Straight-line Expense Recognition of Leases - nolawv
http://www.hhcpa.com/blogs/audit-accounting/straight-line-expense-recognition-of-leases/
======
nolawv
I came across this discussion and finds it very helpful. I do have some
questions as I am working on similar leases with yearly rent increases and
lease incentives.

The situation is: The 1st six months are free, the 7th to 12th month, there is
a partial rent abatement. We also receive moving and tenant improvement
allowances.

Lease is for 7 years and I straight lined lease expense over the life of the
lease. Monthly lease expense excluding Amortized lease incentive is $35,640.

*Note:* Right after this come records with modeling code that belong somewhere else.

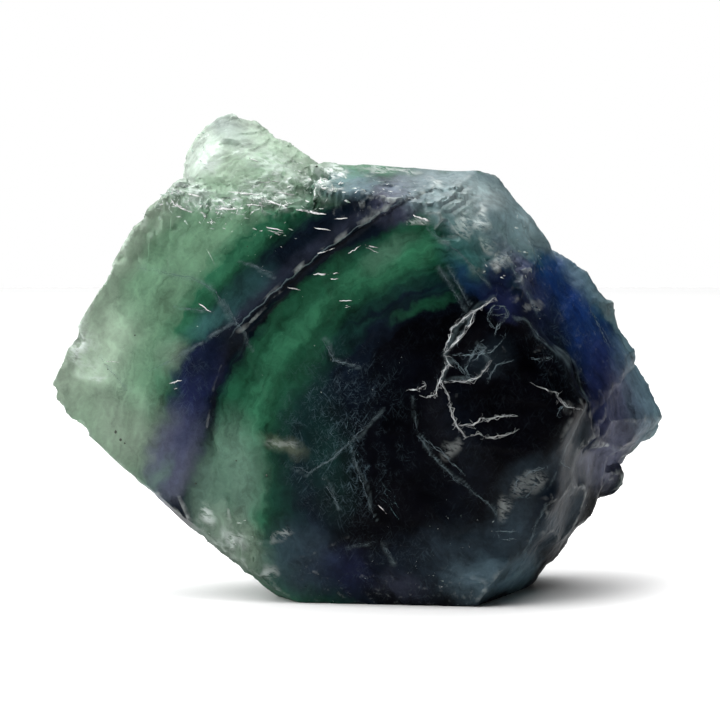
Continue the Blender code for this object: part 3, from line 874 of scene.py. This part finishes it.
# The healed cracks on the raised plate and round it: how wide, then places (x, z) along each.
BRIGHT_WEB = [
    (0.26, [(15.5, 36.0), (13.0, 34.5), (11.5, 33.5), (10.5, 32.5), (9.5, 29.5)]),
    (0.24, [(13.0, 34.5), (12.5, 33.0), (11.0, 31.0), (9.5, 29.5)]),
    (0.22, [(9.5, 29.5), (10.0, 28.5), (9.0, 26.5), (8.5, 24.5)]),
    (0.16, [(9.0, 26.5), (10.0, 25.0), (10.5, 22.5), (11.0, 21.5), (12.0, 20.0)]),
    (0.16, [(11.0, 21.5), (13.0, 21.5), (14.0, 22.5), (14.5, 22.0), (16.0, 22.5), (18.0, 22.5)]),
    (0.14, [(12.0, 20.0), (13.5, 20.5), (14.5, 20.0), (17.5, 20.5)]),
    (0.2, [(5.5, 25.5), (6.5, 25.5), (7.5, 26.0)]),
    (0.18, [(7.5, 24.5), (8.5, 25.0)]),
    (0.14, [(9.5, 26.5), (12.0, 26.5), (13.5, 27.0), (15.0, 29.0)]),
    (0.12, [(20.0, 26.0), (22.5, 25.0), (23.5, 23.5), (25.5, 23.0)]),
]
FAINT_WEB = [
    (0.12, [(10.5, 29.5), (13.0, 29.5), (15.0, 30.0), (16.5, 31.5)]),
    (0.12, [(12.5, 26.5), (12.0, 28.0), (13.0, 30.0), (13.5, 31.0)]),
    (0.1, [(12.5, 28.5), (13.5, 29.5), (14.5, 30.5), (13.0, 30.5)]),
    (0.1, [(10.5, 29.0), (12.0, 27.5)]),
    (0.12, [(14.5, 26.5), (15.5, 28.5), (17.5, 29.0)]),
    (0.1, [(19.5, 29.0), (22.0, 29.0)]),
    (0.12, [(15.0, 31.0), (15.5, 32.5), (17.0, 34.0)]),
    (0.12, [(15.5, 32.5), (14.5, 33.5), (15.0, 35.0), (16.5, 35.0), (17.0, 34.0), (15.0, 34.0)]),
    (0.1, [(23.5, 24.0), (22.5, 22.5)]),
    (0.12, [(17.5, 13.5), (18.0, 15.0), (19.5, 16.0), (21.5, 16.5)]),
    (0.1, [(19.0, 13.0), (20.5, 15.0)]),
    (0.1, [(15.5, 9.0), (18.0, 9.0)]),
    (0.1, [(16.0, 8.0), (18.0, 8.0)]),
    (0.1, [(7.0, 20.0), (9.5, 18.0), (12.0, 15.5)]),
]

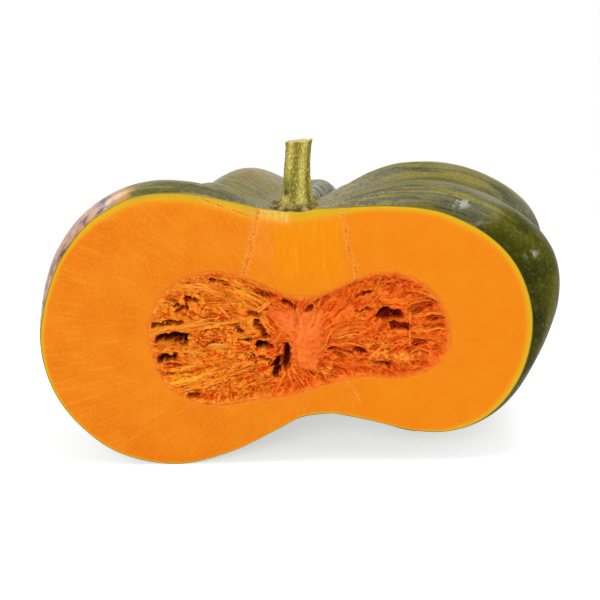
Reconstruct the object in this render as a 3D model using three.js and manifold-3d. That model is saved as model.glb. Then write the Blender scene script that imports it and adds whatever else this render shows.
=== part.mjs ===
// Half of a muscat pumpkin (Cucurbita moschata), cut from stem to blossom end, as a three.js scene graph.
// Millimetres, +Z up. The cut is the plane y = 0, the fruit lies behind it at y > 0 and stands on z = 0.
// Angles are in degrees round the fruit's upright axis: 0 is the cut's right edge, 90 the back and
// 180 the cut's left edge. A share of 0 along the skin is the stem and 1 is the blossom end.
import * as THREE from 'three';
import { mergeVertices } from 'three/addons/utils/BufferGeometryUtils.js';
import Module from 'manifold-3d';

const wasm = await Module();
wasm.setup();

// ---------------------------------------------------------------- driving dimensions

// The skin as the knife met it: x from the stem's axis and height, from the stem to the blossom end.
const SKIN_RIGHT = outline([0, 178], [30, 179], [60, 179], [88, 175], [112, 164], [131, 148], [143, 128],
  [149, 102], [146, 74], [135, 49], [118, 31], [97, 22], [72, 22], [46, 29], [32, 32.6], [16, 36]);
const SKIN_LEFT = outline([0, 178], [-20, 179], [-44, 185], [-74, 191], [-105, 189], [-134, 174],
  [-156, 149], [-170, 118], [-176, 88], [-171, 57], [-156, 31], [-130, 9], [-92, 0], [-55, 8], [-22, 24],
  [-4, 33.4], [16, 36]);
const SKIN_AXIS = { top: 0, bottom: 16 };

// The seed cavity, in the same way. It is two lobes with a waist at the fruit's core.
const CAVITY_RIGHT = outline([10, 118], [24, 124], [44, 132], [66, 132], [84, 120], [94, 101], [94, 82],
  [83, 67], [62, 61], [38, 62], [16, 58]);
const CAVITY_LEFT = outline([10, 118], [-10, 120], [-30, 130], [-54, 137], [-76, 133], [-94, 118],
  [-102, 96], [-99, 70], [-85, 50], [-60, 43], [-32, 47], [-8, 50], [16, 58]);
const CAVITY_AXIS = { top: 10, bottom: 16 };

// Ribs fill the space between furrows. The knife ran down the first furrow, so it is the deepest.
const FURROWS = [
  { angle: 0, depth: 27 },
  { angle: 22, depth: 8 },
  { angle: 42, depth: 14 },
  { angle: 81, depth: 23 },
  { angle: 95, depth: 9 },
  { angle: 129, depth: 12 },
  { angle: 151, depth: 25 },
  { angle: 187, depth: 16 },
];
const RIB_SWELL = [-5, 9, -11, -5, 9, -15, 0];
// A rib fades out towards the ends of the axis, inside these radii. Its depth goes outwards in the shares
// of `out`, below and above the middle, and up or down in the shares of `lift`.
const RIB = {
  fadeRadius: { upper: 75, lower: 115 },
  out: { lower: 0.46, upper: 1.33 },
  lift: { upper: 0.56, lowerAtCut: 0.15, lowerAtBack: 0.77 },
  furrowSoftness: 0.1,
};
// The skin's lower part ends and its upper part begins over these heights.
const MIDDLE = { low: 50, high: 150 };
const UNDERSIDE = { from: 60, to: 10, radius: 80 };
const STEPS_PER_RIB = 8;
const STEPS_DOWN_SKIN = 38;

// Above this share of the way down, the right side soon takes on the fuller shoulder of the left.
const SHOULDER_END = 0.6;
const SHOULDER_FULLNESS = 0.6;

// The shoulders sink behind the stem, and the belly drops at the back right, where the fruit rests.
const SHOULDER_SINK = { angle: 96, spread: 82, depth: 21 };
const BELLY_DROP = { angle: 57, spread: 39, depth: 13.5 };
const BELLY_RISE = { angle: 121, spread: 38, depth: 9 };

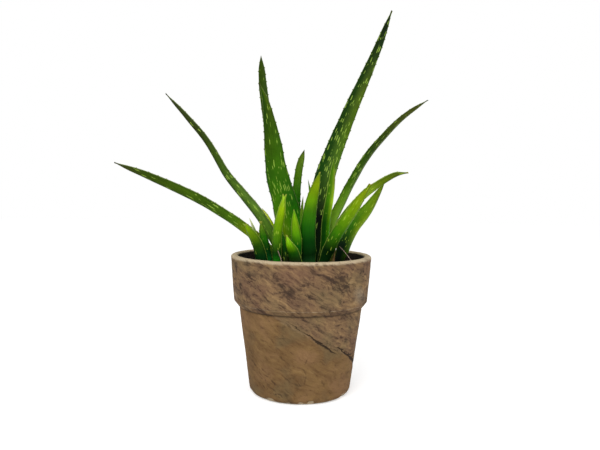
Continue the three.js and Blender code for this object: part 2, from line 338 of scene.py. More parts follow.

Minimum lease payment in year 1 is $38,800 Total lease incentive approx.
$271,000 which is amortized over the life of the lease and equals To $2,988
per month.

Since my 1st 6 months are free, what would be my entry in the first 6 months?
Also, would my recurring entry be:

Dr. Rent expense $35,640 Dr. Deferred asset/lease Incentive $2,988 Dr.
Deferred asset. $672 ( excess payment over expense) Cr cash. $38,800

To record the incentive: Dr. Other receivable. $271k Dr. ST/ LT deferred
liability $271k

I need your help to get some perspective on these entries.

Tnx